As of Thursday, February 1, 2018
Free trade between the United States, Mexico and Canada has become a hot topic lately as negotiations to revamp the North American Free Trade Agreement have been going on since last year.
The sixth round of negotiations for the trade pact—which includes Canada, Mexico and the United States—recently wrapped up in Montreal with the seventh round scheduled for late February in Mexico.
NAFTA was the subject of a panel organized by the Los Angeles County Economic Development Corp. and the World Trade Center Los Angeles for the 2018 annual Consular Corps Briefing on Jan. 29. The event at the L.A. Hotel Downtown was attended by dozens of consular executives stationed in Los Angeles as well as businesspeople and politicians.
On the panel were Mickey Kantor, the U.S. trade representative and later the U.S. Secretary of Commerce under the Clinton administration; Madeline Janis, executive director of Jobs to Move America and the former executive director for the Los Angeles Alliance for a New Economy; and John Emerson, the former U.S. ambassador to Germany for four years under the Obama administration.
Kantor brought with him the unique experience of being the U.S. Trade Representative in office when NAFTA went into effect. Even though he had a significant hand in the agreement, he believed the free-trade pact needed to be renegotiated. “God in heaven, we signed it in 1994. That was eons ago. We had only 100 websites in the world. There was no Cloud. There was no artificial intelligence. None of this was going on,” he said. “Does it need to be better enforced? Absolutely.”
There have been many opinions about whether the free-trade pact should be renewed or not, but all the panelists agreed that the global economy is not going away. For globalists, a free-trade agreement helps level the playing field among countries and establishes a set of rules that govern the environment, labor and intellectual property, among other things. However, Kantor and others believe these rules have not be enforced as well as they should have been.
“For too many years, the U.S. wanted to strengthen the economies of Germany and Japan after World War II and gave away our market to rebuild those economies for safety, security and political reasons,” Kantor said. “But those times are over.”
Janis, who advocates bringing back decent-paying jobs to America, noted that NAFTA and other free-trade agreements benefit capital movement of funds from one country or region to another but hurts many workers who find their jobs exported to another country or are faced with lower wages due to overseas competition. “This last election showed a number of things. And that was that people are in pain. The good jobs we had in the ’60s, ’70s, and ’80s have been undercut dramatically, and a part of that is the fluidity of capital. But it is also the suppression of workers to unionize and fight back.”
She told the story of workers at a Nissan car factory in Mississippi who tried to bring in a labor union, which turned out to be a pitched battle between community leaders, local residents and auto workers.
Management told the auto workers that if they voted for a union, the factory would be moving to Mexico, she said. “And guess what? They voted no,” she said. “The fear of losing the factory was so great, they voted to give away their bargaining power.”

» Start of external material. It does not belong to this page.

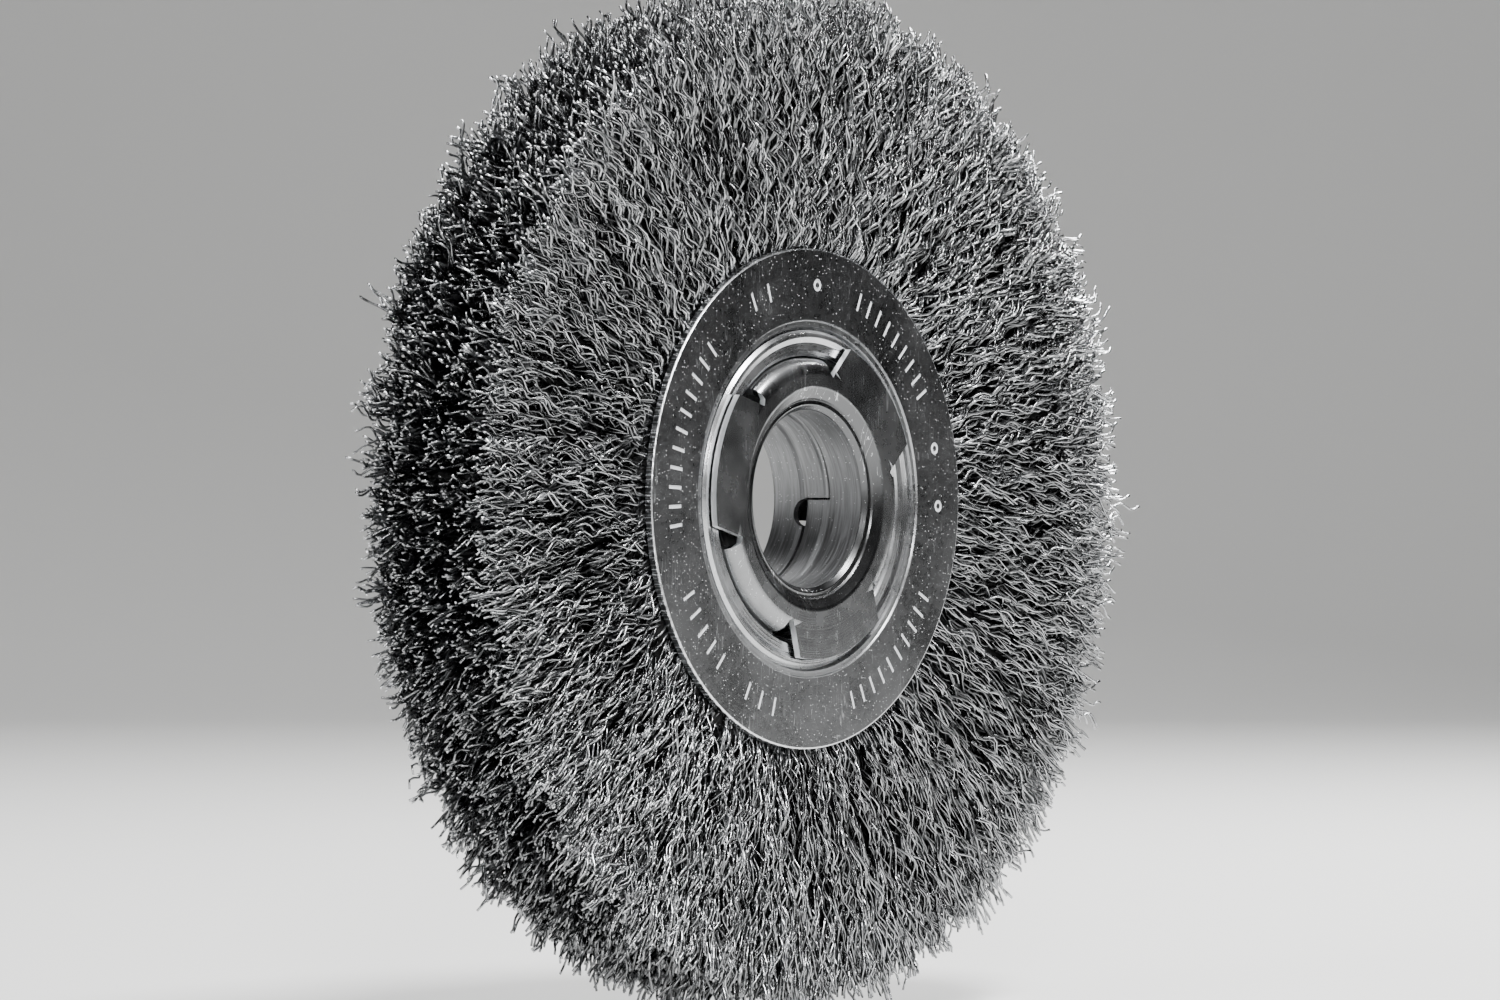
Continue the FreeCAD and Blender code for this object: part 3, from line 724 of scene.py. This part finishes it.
wire_materials = [wire_finish(), deep_shade_finish()]
ROWS = (
    ("front", MIDDLE_ROW_SHARE, 1.0),
    ("middle", -MIDDLE_ROW_SHARE, MIDDLE_ROW_SHARE),
    ("rear", -1.0, -MIDDLE_ROW_SHARE),
)
for row_name, row_low, row_high in ROWS:
    for bundle_number in range(1, BUNDLES + 1):
        bundle(row_name, bundle_number, row_low, row_high, wire_materials)


# ---------------------------------------------------------------- studio

VIEW_TURN = math.radians(51.7)
BACK = Vector((-math.sin(VIEW_TURN), -math.cos(VIEW_TURN), 0))
RIGHT = Vector((math.cos(VIEW_TURN), -math.sin(VIEW_TURN), 0))
UP = Vector((0, 0, 1))
CAMERA_DISTANCE = 1.0
# Width of the view at the wheel.
FRAME_WIDTH = 1500 / 5.53 * MM
# The floor lies just under the lowest wire.
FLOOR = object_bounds()[0].z - 0.3 * MM
# Radius of the curve between the floor and the wall, and where it starts behind the wheel.
SWEEP_BEND = 0.7
SWEEP_START = 1.4


def aimed(thing, place, target=Vector((0, 0, 0))):
    """Put a camera or light somewhere and turn it towards a target."""
    thing.location = place
    thing.rotation_mode = "QUATERNION"
    thing.rotation_quaternion = (target - place).to_track_quat("-Z", "Y")
    bpy.context.collection.objects.link(thing)
    return thing


def make_camera():
    """The camera, level with the hub, to the left of the wheel's front."""
    data = bpy.data.cameras.new("camera")
    data.sensor_width = 36.0
    data.lens = data.sensor_width * CAMERA_DISTANCE / FRAME_WIDTH
    data.shift_x = -0.009
    data.shift_y = -0.0008
    data.clip_start = 0.05
    data.clip_end = 50.0
    bpy.context.scene.camera = aimed(bpy.data.objects.new("camera", data), BACK * CAMERA_DISTANCE)


def soft_light(name, side, up, behind, width, height, power):
    """A soft box at distances to the camera's right, upwards and towards the camera, aimed at the wheel.

    Distances and sizes are in metres, the power in watts.
    """
    data = bpy.data.lights.new(name, "AREA")
    data.shape = "RECTANGLE"
    data.size = width
    data.size_y = height
    data.energy = power
    aimed(bpy.data.objects.new(name, data), RIGHT * side + UP * up + BACK * behind)


def pale_sweep():
    """A pale floor that curves up into a wall behind the wheel: straight, a quarter circle, straight."""
    material = bpy.data.materials.new("pale_floor")
    material.use_nodes = True
    shader = material.node_tree.nodes["Principled BSDF"]
    shader.inputs["Base Color"].default_value = (0.8, 0.8, 0.79, 1)
    shader.inputs["Roughness"].default_value = 0.9
    arc = np.linspace(0, math.pi / 2, 17)
    deep = np.concatenate([[1.2], -SWEEP_START - SWEEP_BEND * np.sin(arc), [-SWEEP_START - SWEEP_BEND]])
    high = np.concatenate([[0.0], SWEEP_BEND - SWEEP_BEND * np.cos(arc), [2.5]])
    rows = []
    for side in (-3.0, 0.9):
        rows.append([RIGHT * side + BACK * d + UP * (FLOOR + h) for d, h in zip(deep, high)])
    count = len(deep)
    faces = [(i, i + 1, count + i + 1, count + i) for i in range(count - 1)]
    mesh = bpy.data.meshes.new("pale_floor")
    mesh.from_pydata([*rows[0], *rows[1]], [], faces)
    mesh.polygons.foreach_set("use_smooth", [True] * len(faces))
    mesh.materials.append(material)
    floor = bpy.data.objects.new("pale_floor", mesh)
    bpy.context.collection.objects.link(floor)


def dim_surroundings():
    """Dim surroundings for the steel to mirror, which the camera itself sees as pale."""
    world = bpy.data.worlds.new("studio")
    world.use_nodes = True
    tree = world.node_tree
    seen = node(tree, "LightPath").outputs["Is Camera Ray"]
    shade = mixed(tree, seen, (0.02, 0.02, 0.021), (0.72, 0.72, 0.71))
    tree.links.new(shade, tree.nodes["Background"].inputs["Color"])
    bpy.context.scene.world = world


make_camera()
pale_sweep()
dim_surroundings()
soft_light("left_front_strip", -0.66, 0.05, 0.75, 0.14, 0.7, 5.0)
soft_light("bore_light", -0.95, 0.08, 0.12, 0.2, 0.16, 0.7)
soft_light("top_soft_box", 0.35, 0.9, 0.3, 0.3, 0.2, 19.0)
soft_light("right_soft_box", 0.45, 0.7, -0.65, 0.25, 0.25, 19.0)
soft_light("front_fill", 0.1, 0.6, 1.3, 0.2, 0.2, 10.0)
soft_light("wall_light", 0.0, 1.4, -1.1, 1.6, 0.3, 10.0)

Janis would like to see more local and state governments take their tax money and hire companies or make purchases with businesses that operate in the United States and pay a living wage. “Los Angeles and other cities in the country have used this [idea] to purchase major equipment using their government procurement policy. We have two unionized factories in the Antelope Valley making buses and railcars.”
She was referring to the Chinese company BYD, which opened a large electric-bus manufacturing plant in Lancaster and will soon grow from 750 workers to 1,200, and the Japanese company Kinkisharyo, which builds Metro railcars and employs about 400 people.
The loss of manufacturing jobs in the United States has been one of the chief criticisms of free-trade pacts. Kantor maintained that all developing countries are losing manufacturing jobs, but they are replaced with other kinds of work. “We have lost 7 million manufacturing jobs since 1980, but we have gained 33 million other jobs,” he observed.
Many on the panel pointed out that other factors have led to jobs shifts, such as technology, interest rates, wages, rules and regulations, markets and whether a nation is a consumer economy or not.
Emerson noted he had seen how energy costs have motivated big corporations to move from one continent to another. “During the time I was in Germany, BMW doubled the size of its plant in Charleston, S.C., not because of low wages, but the CEO of BMW told me he can produce a car in the United States for one-seventh the energy costs of Bavaria,” he said.
Most agreed that the auto industry in North America would be hard hit if the United States left NAFTA because so many auto parts and cars are manufactured in Mexico. “The auto industry is doing quite well, folks, and we have a number of foreign auto makers who invested in the United States,” Kantor said. “So let’s not throw out the baby with the bath water. Let’s reach some rational, productive and strong agreements where everybody benefits.”